- Interactive map of Crestview, Georgia
- Country: United States
- State: Georgia
- County: Baker
- Time zone: UTC-5 (Eastern (EST))
- • Summer (DST): UTC-4 (EDT)
- Area code: 229

= Crestview, Georgia =

Crestview is an unincorporated community in Baker County, Georgia, United States.

==Geography==
Crestview is located at the intersections of Crestview Road, Willow Nook Road, and Crossroads Cemetery Road. The town is also full of various county dirt roads, such as Smith Lane. DeSoto Springs is the area's primary water source. It was a point at which Herman DeSoto took camp.

==Civil==
Crestview is home to many abandoned buildings and homes. It has one store, D. G. Jones General Store, which is located on DeSoto Springs Plantation.

==Cemeteries==
Taylor White Cemetery is the area's independent cemetery.

==Churches==
The town is home to two churches: Christ Methodist Church (primarily White) and Christ Christian Methodist Episcopal (CME) Church (primarily Black). Before the Civil War, Christ Methodist was attended by both White plantation owners and Black slaves.
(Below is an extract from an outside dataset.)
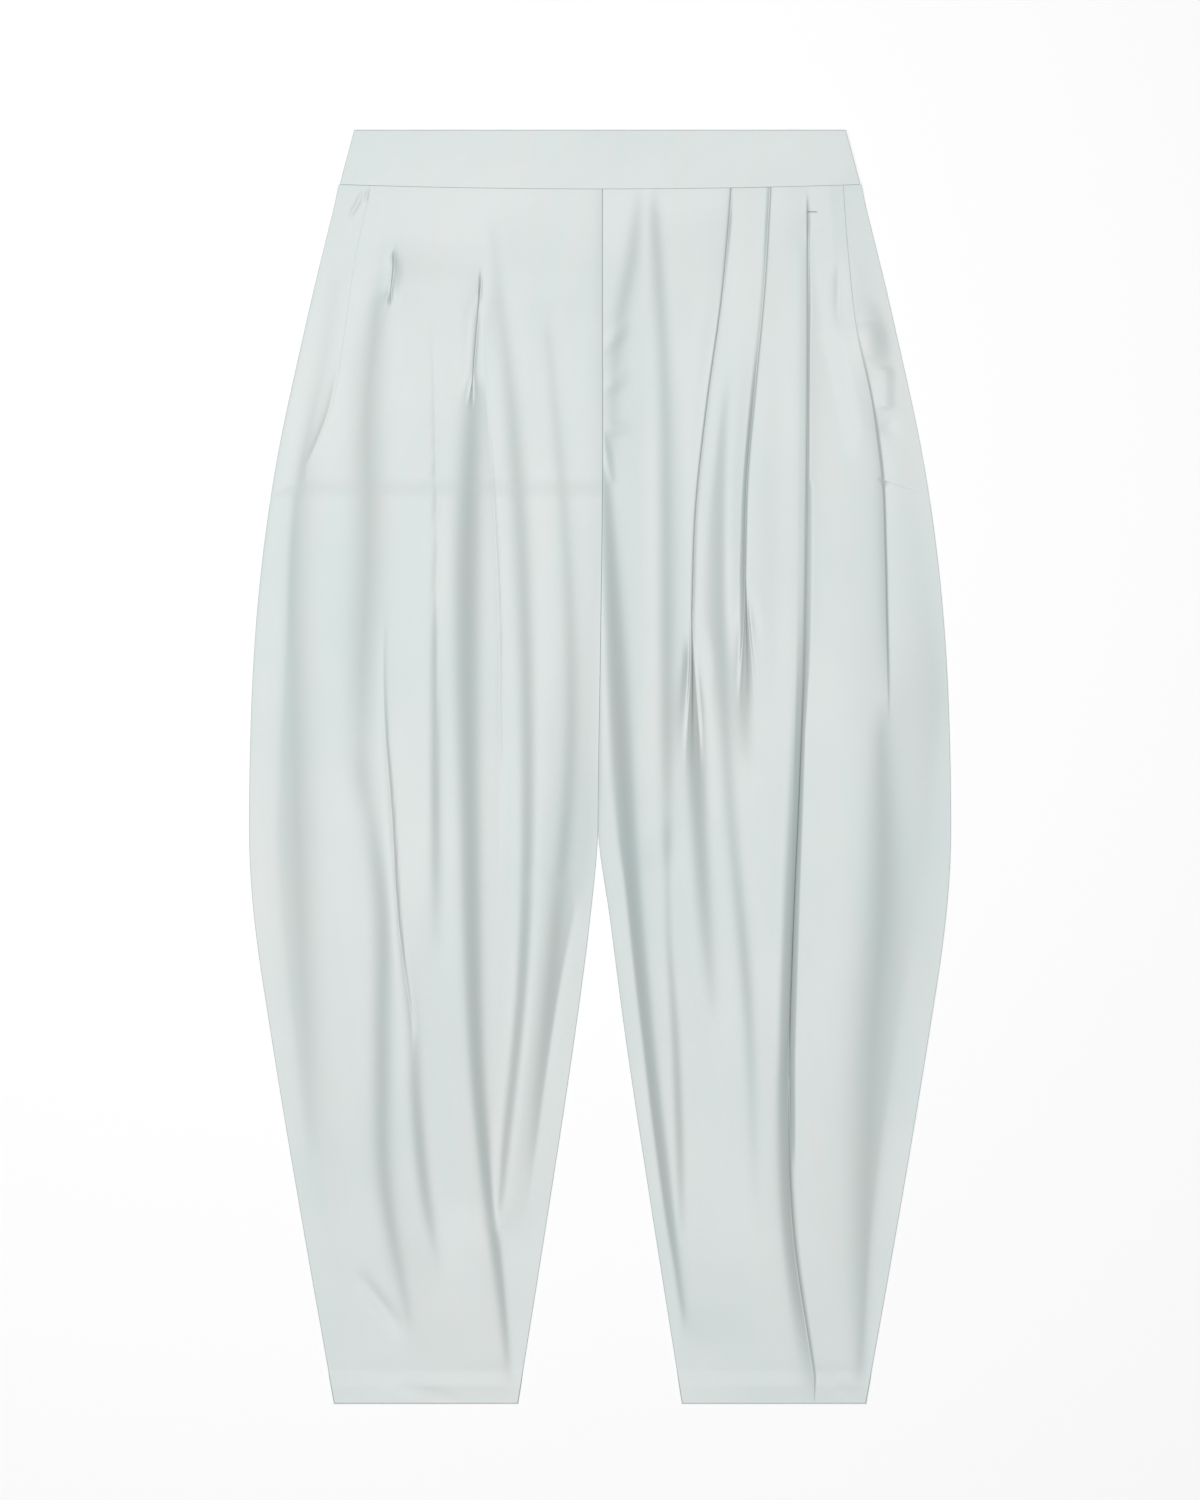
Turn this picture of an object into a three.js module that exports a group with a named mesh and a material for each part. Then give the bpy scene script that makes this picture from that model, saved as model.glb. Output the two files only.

Then it was no more than a hand-hewn log structure. At the close of the war the freed Blacks formed their own church five miles from the original site. The land was provided by a White planter. This building was destroyed by fire along with all of the church records, a new church was built and remained until the early 1940s. The present church is a continuation of the old Christ CME Church, it sits on a two-acre land plot and was rebuilt off of Crestview Road. Christ CME Church was built circa 1850 of hand hewn logs and board shutters for window covers. The church membership consisted of both Whites and their Black slaves. During the Civil War, the church was used as a safe-haven for Confederate soldiers. The old structure was used until the 1880s and then fell into disuse. The church was moved to its present site on 1899 due to the cemetery being already present. It was settled on a hill because the soggy ground during a heavy rains period made it hard to sink bodies. Before the church was built the cemetery was known as Calhoun Cemetery. The new church building was completed in 1901.

==Demographics==
As of 2011 all that remains of Crestview is a small farming community.